I agree with J. Lee Grady concerning Jay Bakker’s erroneous views on homosexuality (Fire in My Bones, February). If more people would read the Bible they’d realize that God sees this behavior as an abomination. We need to pray for homosexuals to wake up and see God loves them but that they need to change their ways.
Melissa Blighton
Anderson, South Carolina

Amen to J. Lee Grady’s simple rebuke of the “gay-affirming gospel.” I was brought up Episcopalian, and I pastored a Disciples of Christ church. Both denominations, sadly, have become a stench in God’s nostrils concerning homosexual sin—at least among the national leaders. I stand with Grady in combating apostasy and running with open arms to receive the lost.
Derek Fullerton
Colorado Springs, Colorado

I was sexually abused for two years and initiated into pornography for the next 38 years. I met Jesus and He delivered me from the lies. My prayers go out to Jay Bakker, who is in error according to the Word of God.
Rev. John R. Thompson
Clearwater, Florida

Jesus defined sin as lack of love. What is so unloving about homosexuality?
Fred Conwell
San Ysidro, California

I love reading Grady’s columns, but this one on Jay Bakker disturbs me.
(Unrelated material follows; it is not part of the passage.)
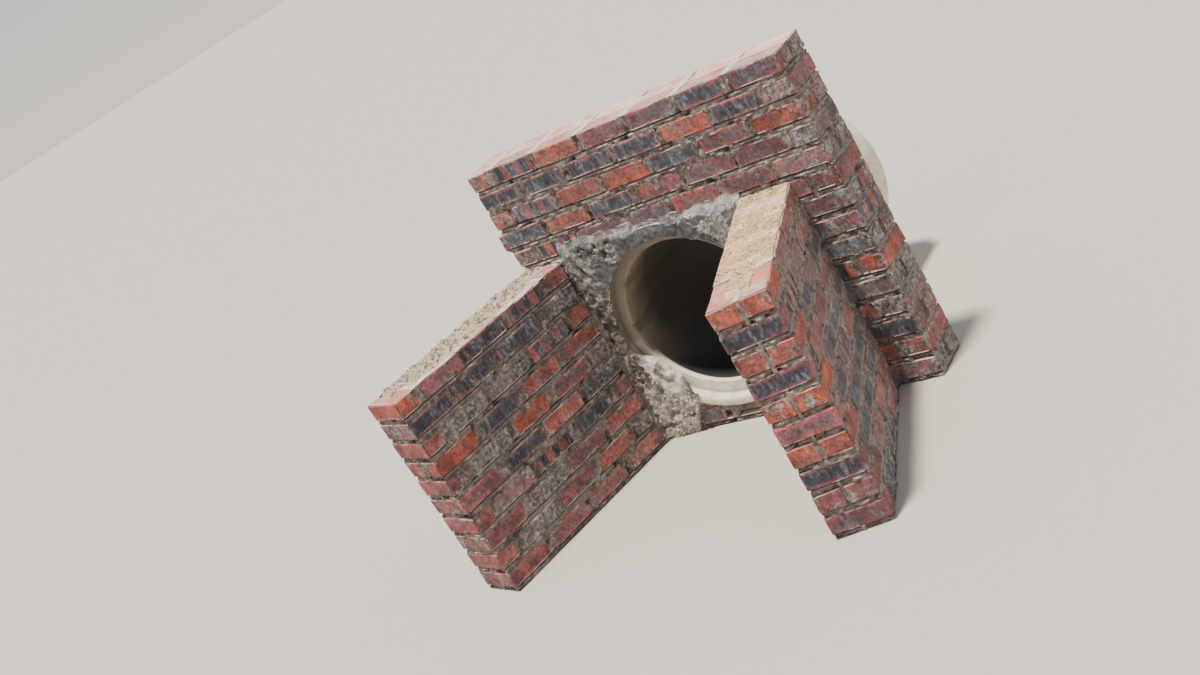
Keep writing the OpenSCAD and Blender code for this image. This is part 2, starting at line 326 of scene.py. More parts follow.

Isn’t he shutting out gays and building walls? Some of the people you see as sinful are on fire for the Lord and are making a difference in the world.
Norine Guy
Hinsdale, Illinois

I take offense at the way Grady’s column gave the impression that the Church of God of Prophecy is in favor of homosexuality. The article was open-ended and needs attention, lest people who read it and hear of our church think we support Jay Bakker’s beliefs.
Mary Pearson
Bunker Hill, Indiana

Editor’s clarification:
Grady’s column stated that Troy Perry, the founder of a gay denomination, was affiliated at one time with the Church of God of Prophecy (COGOP), before Perry adopted a gay-affirming theology. Perry has no connection to COGOP today. COGOP adheres to sound, biblical teaching about morality and does not in any way endorse homosexual behavior.

Thank you for being bold enough to address topics that must be addressed. The “gay-affirming gospel” is no gospel.